This question is about Parquet.Net:
https://github.com/aloneguid/parquet-dotnet
I am trying to use Parquet.Net to build a parquet file from a couple of database tables that I have joined together. The table columns can be dynamic, so I can create a dynamic query using
// The @TableName can be read in from my list of tables and a loop
// can then get all the names in a string of columnNames
// (e.g.
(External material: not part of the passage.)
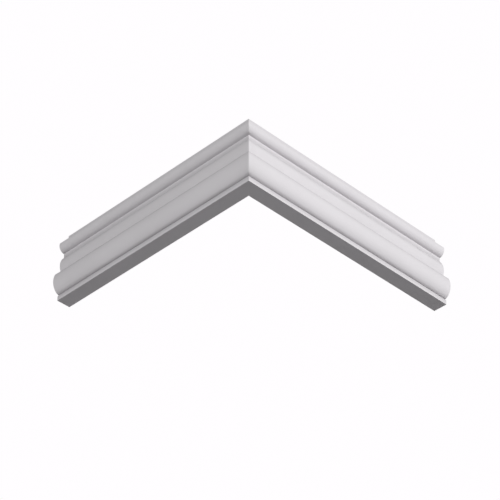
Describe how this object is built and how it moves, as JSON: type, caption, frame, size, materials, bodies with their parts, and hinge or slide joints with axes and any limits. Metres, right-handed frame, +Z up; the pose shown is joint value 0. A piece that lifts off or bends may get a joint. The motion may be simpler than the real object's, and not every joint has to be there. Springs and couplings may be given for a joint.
{
  "type": "wall moulding corner",
  "caption": "White wall moulding carried round an outside corner: mitred lengths of a beaded profile with flat backs for the wall and square-cut ends.",
  "frame": {"origin": "bottom centre of the box round both lengths, on the plane of the underside", "axes": "+Z up the wall, +X along the right-hand length away from the corner, +Y along the left-hand length away from the corner"},
  "size_m": [0.3326, 0.3216, 0.1],
  "materials": {
    "white_primer": "matt white primer on rigid foam, cut square at the ends"
  },
  "bodies": {
    "root": {"right_length": "white_primer", "left_length": "white_primer"}
  },
  "joints": []
}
TableId, ColumnName1, ... , ColumnNameN
SELECT name
FROM sys.columns
WHERE object_id = OBJECT_ID(@TableName)
AND name <> N'ID';
Once I have the column names in a string, I am stuck on how to dynamically create a schema for Parquet.Net to write to, as the examples below has it predefined:
//create data columns with schema metadata and the data you need
var idColumn = new DataColumn(
new DataField<int>("id"),
new int[] { 1, 2 });
var cityColumn = new DataColumn(
new DataField<string>("city"),
new string[] { "London", "Derby" });
// create file schema
var schema = new Schema(idColumn.Field, cityColumn.Field);
using (Stream fileStream = System.IO.File.OpenWrite("c:\\test.parquet"))
{
using (var parquetWriter = new ParquetWriter(schema, fileStream))
{
// create a new row group in the file
using (ParquetRowGroupWriter groupWriter = parquetWriter.CreateRowGroup())
{
groupWriter.WriteColumn(idColumn);
groupWriter.WriteColumn(cityColumn);
}
}
}
Is this possible to do in .NET, perhaps using a reflection class or something else?